**TASK DIRECTIONS:** Every record below should be printed exactly as it appears.

3D code data:
=-=-=

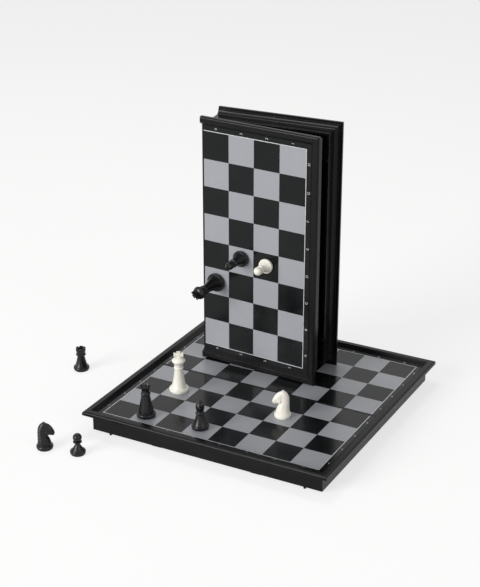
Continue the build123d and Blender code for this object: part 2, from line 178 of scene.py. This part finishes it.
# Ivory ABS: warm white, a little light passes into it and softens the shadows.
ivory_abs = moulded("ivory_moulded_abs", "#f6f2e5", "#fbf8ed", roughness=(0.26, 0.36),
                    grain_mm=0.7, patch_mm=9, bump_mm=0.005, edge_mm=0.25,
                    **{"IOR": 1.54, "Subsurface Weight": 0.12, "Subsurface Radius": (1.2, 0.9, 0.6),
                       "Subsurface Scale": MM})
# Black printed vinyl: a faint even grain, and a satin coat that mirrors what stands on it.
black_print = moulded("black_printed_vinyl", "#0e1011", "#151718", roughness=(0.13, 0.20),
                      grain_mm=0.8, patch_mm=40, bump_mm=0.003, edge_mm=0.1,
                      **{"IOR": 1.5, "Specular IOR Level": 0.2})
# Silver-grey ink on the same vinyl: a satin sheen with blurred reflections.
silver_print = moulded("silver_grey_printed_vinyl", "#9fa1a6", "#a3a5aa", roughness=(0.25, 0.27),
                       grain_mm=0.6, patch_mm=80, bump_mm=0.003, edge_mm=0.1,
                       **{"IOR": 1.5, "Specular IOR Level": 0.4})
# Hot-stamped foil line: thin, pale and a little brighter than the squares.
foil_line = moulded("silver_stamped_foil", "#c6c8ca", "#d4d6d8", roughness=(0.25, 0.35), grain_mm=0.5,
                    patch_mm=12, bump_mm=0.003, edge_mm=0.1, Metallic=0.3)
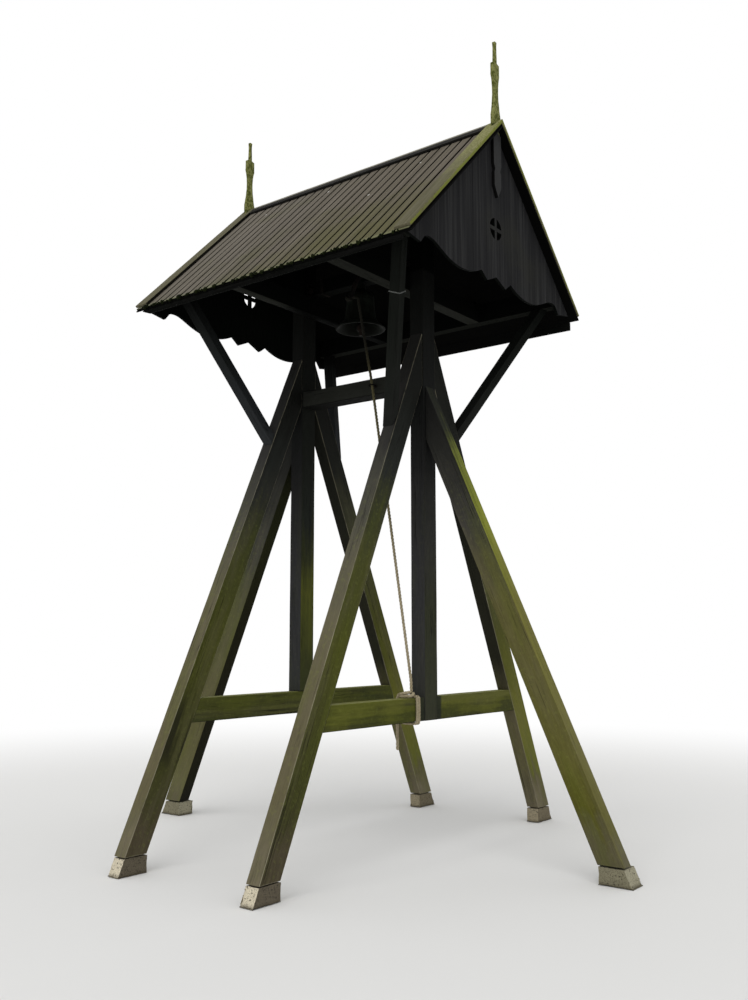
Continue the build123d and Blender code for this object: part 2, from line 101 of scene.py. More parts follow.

=-=-=

**EXPECTED ANSWER:**
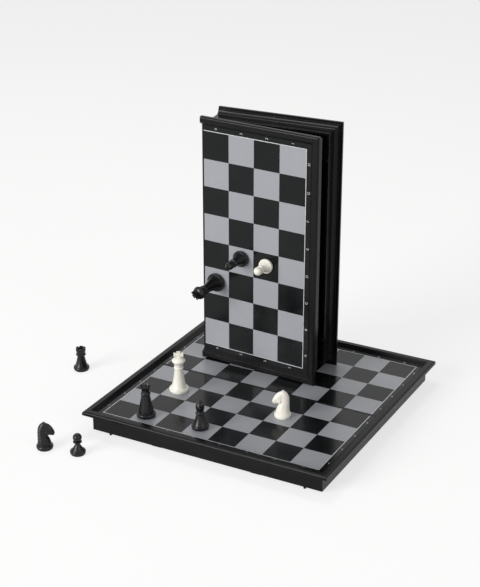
Continue the build123d and Blender code for this object: part 2, from line 178 of scene.py. This part finishes it.
# Ivory ABS: warm white, a little light passes into it and softens the shadows.
ivory_abs = moulded("ivory_moulded_abs", "#f6f2e5", "#fbf8ed", roughness=(0.26, 0.36),
                    grain_mm=0.7, patch_mm=9, bump_mm=0.005, edge_mm=0.25,
                    **{"IOR": 1.54, "Subsurface Weight": 0.12, "Subsurface Radius": (1.2, 0.9, 0.6),
                       "Subsurface Scale": MM})
# Black printed vinyl: a faint even grain, and a satin coat that mirrors what stands on it.
black_print = moulded("black_printed_vinyl", "#0e1011", "#151718", roughness=(0.13, 0.20),
                      grain_mm=0.8, patch_mm=40, bump_mm=0.003, edge_mm=0.1,
                      **{"IOR": 1.5, "Specular IOR Level": 0.2})
# Silver-grey ink on the same vinyl: a satin sheen with blurred reflections.
silver_print = moulded("silver_grey_printed_vinyl", "#9fa1a6", "#a3a5aa", roughness=(0.25, 0.27),
                       grain_mm=0.6, patch_mm=80, bump_mm=0.003, edge_mm=0.1,
                       **{"IOR": 1.5, "Specular IOR Level": 0.4})
# Hot-stamped foil line: thin, pale and a little brighter than the squares.
foil_line = moulded("silver_stamped_foil", "#c6c8ca", "#d4d6d8", roughness=(0.25, 0.35), grain_mm=0.5,
                    patch_mm=12, bump_mm=0.003, edge_mm=0.1, Metallic=0.3)
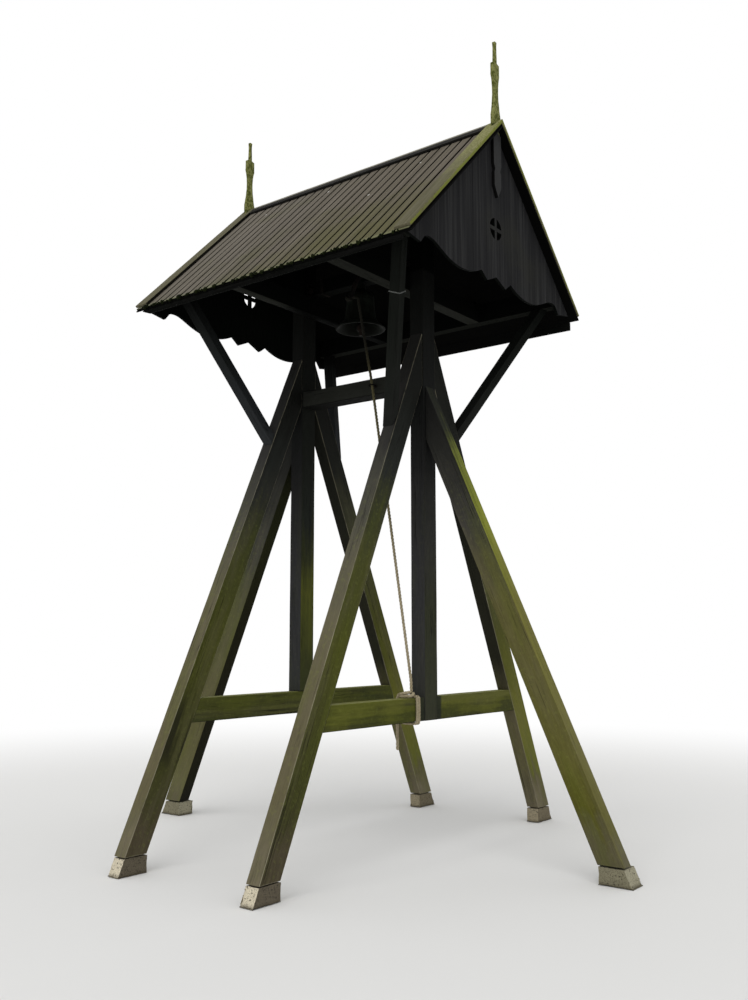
Continue the build123d and Blender code for this object: part 2, from line 101 of scene.py. More parts follow.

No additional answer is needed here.